Una calibro 38 in mano ai Ciarelli già 4 anni fa

16 Maggio 2012

Nel 2008 uno dei complici del presunto assassino dell’ultrà cercava proiettili per un'arma uguale a quella dell'omicidio Rigante

PESCARA. C'è un revolver calibro 38 identico a quello che ha ucciso Domenico Rigante nelle conversazioni intercettate nel 2008 a Domenico Ciarelli, finito in carcere come uno dei quattro presunti complici dello zio Massimo Ciarelli nell'omicidio dell'ultrà biancazzurro.

Una pistola che non si è mai trovata, come quella dell'omicidio Rigante, ma per cui a febbraio del 2009 il gip Maria Michela Di Fine contestò a Domenico Ciarelli la detenzione illegale di armi all'interno dell'ordinanza di custodia cautelare che portò in carcere 16 persone (tra cui gli stessi Domenico e Massimo Ciarelli), accusate a vario titolo di concorso in detenzione di sostanze stupefacenti a fine di spaccio.

Un'indagine avviata dai carabinieri a settembre 2008 e che portò alla luce il patto tra i rom e gli spacciatori locali per smerciare la droga a giovani insospettabili che si andavano a divertire a Pescara vecchia. Cocaina e hascisc che a un certo punto, secondo quanto ricostruito dagli investigatori, di fronte alla richiesta sempre più crescente, i pusher pescaresi provano a procacciarsi scavalcando i rom e rivolgendosi direttamente ai grossisti napoletani da cui si sarebbe rifornito Massimo Ciarelli, beccato due volte con mezzo chilo di cocaina di ritorno dalla Campania (a ottobre 2008 e a gennaio 2009). È un patto che si rompe tra i rom e i «civili» che fino a quel momento avevano fatto affari insieme.

I carabinieri seguono passo passo questa alleanza che va in frantumi, attraverso blitz, pedinamenti e intercettazioni. Gli stessi investigatori stanno seguendo una trattativa per l'acquisto di una partita di cocaina (585 grammi) poi sequestrata il 28 ottobre 2008 a San Giovanni Teatino quando, durante una conversazione ambientale sull'utenza telefonica dell'interlocutore di Domenico Ciarelli, «veniva acclarato», come scrive il gip nell'ordinanza, «il possesso da parte di quest'ultimo e di Domenico Ciarelli di un revolver calibro 38 del quale gli indagati non riuscivano a reperire i relativi proiettili. Questo alla luce del fatto che Ciarelli era in possesso solo di proiettili calibro 38 Special, più grandi e per una diversa pistola, commentando il fatto che questi non corrispondevano al foro di ingresso del tamburo dell'arma che stavano in quel momento visionando».
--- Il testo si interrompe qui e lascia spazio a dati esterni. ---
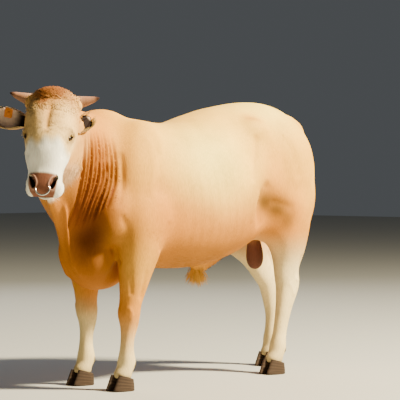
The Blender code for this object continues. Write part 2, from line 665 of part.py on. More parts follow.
def tail_switch():
    """The tail's brush: tapered locks that start together round its end, fused."""
    generator = random.Random(4)
    x, y = TAIL[-1][:2]
    bm = bmesh.new()
    add_loft(bm, [(x, y, TAIL_CUT + height, *[radius] * 3) for height, radius in SWITCH_CORE], ring=16)
    for i in range(SWITCH_LOCKS):
        turn = 2 * math.pi * i / SWITCH_LOCKS + generator.uniform(-0.2, 0.2)
        end = generator.uniform(*SWITCH_ENDS)
        rows = []
        for t, spread, thick in SWITCH_LOCK:
            swirl = turn + 0.6 * t
            height = SWITCH_TOP + (end - SWITCH_TOP) * t
            place = (x + spread * math.cos(swirl), y + spread * math.sin(swirl), height)
            rows.append((*place, thick, thick, thick))
        add_loft(bm, rows, ring=12, steps=3)
    switch = new_object("tail_switch", finished(bm, "tail_switch"))
    fuse = switch.modifiers.new("fuse", "REMESH")
    fuse.mode = "VOXEL"
    fuse.voxel_size = SWITCH_VOXEL
    smooth = switch.modifiers.new("smooth", "SMOOTH")
    smooth.iterations = 3
    apply_modifiers(switch)
    keep_largest(switch)
    reduce_to(switch, SWITCH_TRIANGLES)
    boolean(switch, slab((x, y, TAIL_CUT + 0.1 - GAP), (0, 0, 1), (0.1, 0.1), 0.2))
    keep_largest(switch)
    return switch


def box(centre, sizes, matrix):
    bm = bmesh.new()
    place = matrix @ Matrix.LocRotScale(Vector(centre), None, Vector(sizes))
    bmesh.ops.create_cube(bm, size=1, matrix=place)
    return new_object("box", finished(bm, "box"))


def ear_tag(side):
    """A plain plate inside the ear, its pin through the ear and the button that holds it behind."""
    place = ear_matrix(side)
    tag = box(TAG_PLACE, TAG_SIZE, place)
    x, y, z = TAG_PLACE
    for radius, start, end in TAG_PEGS:
        bm = bmesh.new()
        turn = Matrix.Rotation(math.pi / 2, 4, "X")
        peg = place @ Matrix.Translation((x, y + (start + end) / 2, z)) @ turn
        bmesh.ops.create_cone(bm, cap_ends=True, segments=16, radius1=radius, radius2=radius,
                              depth=end - start, matrix=peg)
        boolean(tag, new_object("peg", finished(bm, "peg")), "UNION")
    tag.name = "ear_tag"
    return tag


def coronet(y, ahead=0.052):
    """The height of a claw's top, this far behind the middle of the foot."""
    return CORONET_FRONT - CORONET_SLOPE * (y + ahead)


def foot_place(end, side):
    """The middle of a foot on the floor."""
    return Vector((*next(rows for at, on, rows in legs() if (at, on) == (end, side))[-1][:2], 0))


def claw(end, side, inner, ring=20):
    """Half of a cloven hoof: a wall that leans forward from the coronet to a flat sole."""
    place = foot_place(end, side)
    toward = inner * side
    angle = np.linspace(0, 2 * math.pi, ring, endpoint=False)
    wide, long = np.cos(angle), np.sin(angle)
    bm = bmesh.new()
    rings = []
    for level, spread, ahead, back in CLAW_WALL:
        x = CLAW_HALF_WIDTH * spread * np.sign(wide) * np.abs(wide) ** 0.8
        x = np.where(wide * toward > 0, x * CLAW_INNER, x)
        y = np.where(long < 0, ahead, back) * np.sign(long) * np.abs(long) ** 0.9
        toe = np.clip(-y / ahead, 0, 1) ** 2
        x = x * (1 - CLAW_POINT * toe) - toward * (CLAW_SPACING - CLAW_TURN * toe)
        z = level * (coronet(y) - GAP)
        rings.append([bm.verts.new(place + Vector(point)) for point in zip(x, y, z)])
    bm.faces.new(rings[0])
    bm.faces.new(rings[-1])
    for first, second in zip(rings, rings[1:]):
        for i in range(ring):
            j = (i + 1) % ring
            bm.faces.new((first[i], first[j], second[j], second[i]))
    bmesh.ops.recalc_face_normals(bm, faces=bm.faces)
    return new_object("claw", finished(bm, "claw"))


def trim_below_coronet(body):
    """Ends each leg on the sloping plane on which its claws meet it."""
    for end in ("front", "hind"):
        for side in SIDES.values():
            place = foot_place(end, side)
            normal = Vector((0, CORONET_SLOPE, 1)).normalized()
            centre = place + Vector((0, 0, coronet(0))) - normal * 0.1
            boolean(body, slab(centre, normal, (0.1, 0.14), 0.2))


def face_details(head):
    """Opens the lids, the nostrils and the line of the mouth in the head."""
    place = head_matrix()
    turn = place.to_3x3()
    for side in SIDES.values():
        centre = place @ mirrored(EYE, side)
        look = (turn @ mirrored(EYE_LOOKS, side)).normalized()
        boolean(head, bevel_ball(EYE_RADIUS + LID, centre, 16, 9), "UNION")
        boolean(head, bevel_ball(EYE_RADIUS + GAP, centre, 16, 10))
        slit = turn @ mirrored(SLIT_ALONG, side)
        slit = (slit - look * look.dot(slit)).normalized()
        axes = Matrix((slit, look.cross(slit), look)).transposed()
        opening = bevel_ball(1, centre + look * EYE_RADIUS, 14, 8, SLIT, axes.to_quaternion())
        boolean(head, opening)
        for x, y, sizes, roll in NOSTRIL:
            top = place @ Vector((side * x, y, 0.1))
            spot = surface_point(head, top, -(turn @ Vector((0, 0, 1))))
            lean = (turn @ Matrix.Rotation(side * math.radians(roll), 3, "Z")).to_quaternion()
            boolean(head, bevel_ball(1, spot, 12, 8, sizes, lean))


def surface_point(obj, origin, direction):
    """Where a line first meets the object."""
    tree = BVHTree.FromObject(obj, bpy.context.evaluated_depsgraph_get())
    return tree.ray_cast(origin, direction)[0]


def mouth_line(head):
    """A groove round the muzzle where the lips meet."""
    place = head_matrix()
    rows = []
    for degrees in np.linspace(-MOUTH_REACH, MOUTH_REACH, 21):
        angle = math.radians(degrees)
        origin = place @ (MOUTH_MIDDLE - Vector((0, 0, MOUTH_DROP * (1 - math.cos(angle)))))
        out = place.to_3x3() @ Vector((math.sin(angle), -math.cos(angle), 0))
        point = place.inverted() @ surface_point(head, origin + out * 0.3, -out)
        radius = MOUTH_DEPTH if abs(degrees) < MOUTH_REACH - 10 else MOUTH_DEPTH * 0.6
        rows.append((*point, radius, radius, radius))
    bm = bmesh.new()
    add_loft(bm, rows, across=(0, 0, 1), ring=5, steps=1, matrix=place)
    boolean(head, new_object("mouth", finished(bm, "mouth")))


def material(name, color, roughness, metallic=0.0):
    made = bpy.data.materials.new(name)
    made.use_nodes = True
    shader = made.node_tree.nodes["Principled BSDF"]
    linear = [((int(color[i:i + 2], 16) / 255 + 0.055) / 1.055) ** 2.4 for i in (1, 3, 5)]
    shader.inputs["Base Color"].default_value = (*linear, 1)
    shader.inputs["Roughness"].default_value = roughness
    shader.inputs["Metallic"].default_value = metallic
    return made


# What each kind of node is made of: colour, roughness and whether it is metal.
FINISHES = {
    "tag": ("#e07a1c", 0.5, 0),
    "head": ("#ead3a6", 0.8, 0), "neck": ("#d99a58", 0.8, 0), "forequarters": ("#e0a868", 0.8, 0),
    "barrel": ("#eccb93", 0.8, 0), "hindquarters": ("#ecd3a0", 0.8, 0), "upper": ("#e0b27c", 0.8, 0),
    "lower": ("#ecdcba", 0.8, 0), "claw": ("#4c4034", 0.45, 0), "tail": ("#d8b07a", 0.8, 0),
    "scrotum": ("#8d6a5c", 0.7, 0), "ear": ("#c79a66", 0.8, 0), "eye": ("#1c120d", 0.15, 0),
    "horn": ("#c9a98c", 0.5, 0), "nose": ("#b9b4a6", 0.3, 1),
}


def main():
    for obj in list(bpy.data.objects):
        bpy.data.objects.remove(obj)
    body = build_flesh()
    trim_below_coronet(body)
    nodes = []

    def cut(name, centre, normal, reach):
        nodes.append(part_off(body, name, centre, normal, reach))
        return nodes[-1]

    head, neck = (cut(name, *CUTS[name]) for name in ("head", "neck"))
    for name, side in SIDES.items():
        for end, heights in LEG_CUTS.items():
            for part, z in zip(("lower", "upper"), heights):
                around, half = section(body, z, *leg_middle(end, side, z))
                cut(f"{end}_{name}_{part}", (*around, z), (0, 0, -1), half + CUT_MARGIN)
    around, half = section(body, SCROTUM_CUT, 0, SCROTUM[2][1])
    cut("scrotum", (*around, SCROTUM_CUT), (0, 0, -1), half + CUT_MARGIN)
    boolean(body, slab((*TAIL[-1][:2], TAIL_CUT - 0.1), (0, 0, 1), (0.06, 0.06), 0.2))
    nodes.append(tail_switch())
    for name in ("tail", "forequarters", "hindquarters"):
        cut(name, *CUTS[name])
    body.name = "barrel"
    nodes.append(body)
    face_details(head)
    mouth_line(head)
    place = head_matrix()
    turn = place.to_3x3()
    for name, side in SIDES.items():
        eye = bevel_ball(EYE_RADIUS, place @ mirrored(EYE, side), 16, 10)
        eye.name = f"eye_{name}"
        horn_made = horn(side)
        horn_made.name = f"horn_{name}"
        ear_made = ear(side)
        ear_made.name = f"ear_{name}"
        boolean(head, inflated(horn_made, GAP))
        for flesh in (head, neck):
            boolean(ear_made, inflated(flesh, 4 * GAP))
        keep_largest(ear_made)
        nodes.extend((eye, horn_made, ear_made))
        for end in ("front", "hind"):
            for half, inner in (("inner", 1), ("outer", -1)):
                piece = claw(end, side, inner)
                piece.name = f"claw_{end}_{name}_{half}"
                nodes.append(piece)
    tag = ear_tag(-1)
    boolean(next(node for node in nodes if node.name == "ear_right"), inflated(tag, GAP))
    nodes.append(tag)
    forward = Vector((math.sin(HEAD_YAW), -math.cos(HEAD_YAW), 0))
    down = (forward * RING_TILT + Vector((0, 0, -1))).normalized()
    across = turn @ Vector((1, 0, 0))
    centre = place @ RING_TOP + down * RING_RADIUS
    ring = torus(centre, across, down, RING_RADIUS, RING_THICKNESS)
    boolean(head, torus(centre, across, down, RING_RADIUS, RING_THICKNESS + GAP))
    keep_largest(head)
    ring.name = "nose_ring"
    nodes.append(ring)
    low = np.min([coordinates(node.data).min(axis=0) for node in nodes], axis=0)
    high = np.max([coordinates(node.data).max(axis=0) for node in nodes], axis=0)
    shift = -np.array([(low[0] + high[0]) / 2, (low[1] + high[1]) / 2, low[2]])
    collection = bpy.data.collections.new("beef_bull")
    bpy.context.scene.collection.children.link(collection)
    materials = {}
    for node in nodes:
        node.data.transform(Matrix.Translation(shift))
        kind = next(key for key in FINISHES if key in node.name)
        if node.name not in materials:
            materials[node.name] = material(node.name, *FINISHES[kind])
        node.data.materials.clear()
        node.data.materials.append(materials[node.name])
        bpy.context.scene.collection.objects.unlink(node)
        collection.objects.link(node)


main()
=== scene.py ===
# %% [markdown]
# # A fawn beef bull, standing with its head turned to the viewer
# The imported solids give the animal's true size and stance. This script dresses them: one skin with its
# folds over all the flesh, a short coat with tufts and curls, and separate eyes, horns, claws, ears, nose
# ring and ear tag. The solids are loaded first.

# %% Load the solids
import math

import bmesh
import bpy
import numpy as np
from mathutils import Euler, Matrix, Vector
from mathutils.bvhtree import BVHTree


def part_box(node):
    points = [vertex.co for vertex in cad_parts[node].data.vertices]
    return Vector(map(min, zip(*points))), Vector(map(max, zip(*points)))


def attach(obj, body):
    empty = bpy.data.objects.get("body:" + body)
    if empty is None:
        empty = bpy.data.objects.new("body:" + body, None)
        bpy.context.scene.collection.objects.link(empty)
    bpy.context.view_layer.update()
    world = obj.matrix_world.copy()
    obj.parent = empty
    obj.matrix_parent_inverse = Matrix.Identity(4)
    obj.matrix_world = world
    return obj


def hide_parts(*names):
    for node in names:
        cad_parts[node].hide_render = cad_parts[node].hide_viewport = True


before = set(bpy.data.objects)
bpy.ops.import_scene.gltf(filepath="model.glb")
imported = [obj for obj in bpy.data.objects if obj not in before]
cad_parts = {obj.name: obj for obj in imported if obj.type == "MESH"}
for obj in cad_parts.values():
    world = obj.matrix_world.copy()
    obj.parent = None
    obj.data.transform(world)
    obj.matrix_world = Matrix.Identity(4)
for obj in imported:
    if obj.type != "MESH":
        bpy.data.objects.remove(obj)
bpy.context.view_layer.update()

# %% [markdown]
# ## The head's own frame
# The head is turned and tipped, so its forms are easier to think of in a frame of its own: the poll is
# its origin, -Y runs down the face to the muzzle, +Z stands off the forehead and +X is the animal's left.
# The solids were centred on the floor when they were made, so the shift is read back from where the left
# eye lies.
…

Ed eccola la conversazione incriminata, con l'amico che dice a Domenico: «Ma tu dice che se è buono, no!!» e Ciarelli: «No, è buono, è buono, ma devi trovare i colpi... e chi me li dà i colpi». E l'altro: «Ma perché non spara proprio?». Gli risponde Domenico: «No, ma perché i colpi che ci ho io sono troppo grandi... 38 special... dobbiamo trovare i colpi di una 38 piccola...».

Una 38 piccola, dice Domenico Ciarelli, che non si è mai trovata, come precisò allora il suo legale, l'avvocato Giancarlo De Marco («Nessuna pistola venne trovata in seguito ad alcune perquisizioni successivamente effettuate»), ma che corrisponde all'arma usata da Massimo Ciarelli (come ha riferito la vittima prima di morire) la sera del primo maggio. Un'arma che secondo l'accusa ha sparato tre volte, due lungo il vialetto di via Polacchi e la terza contro il povero Domenico Rigante, vittima dell'agguato messo in atto dai sette rom (di cui cinque già in carcere) per vendicare la rissa del giorno prima in via delle Caserme tra Massimo Ciarelli e il gruppo del gemello Antonio Rigante.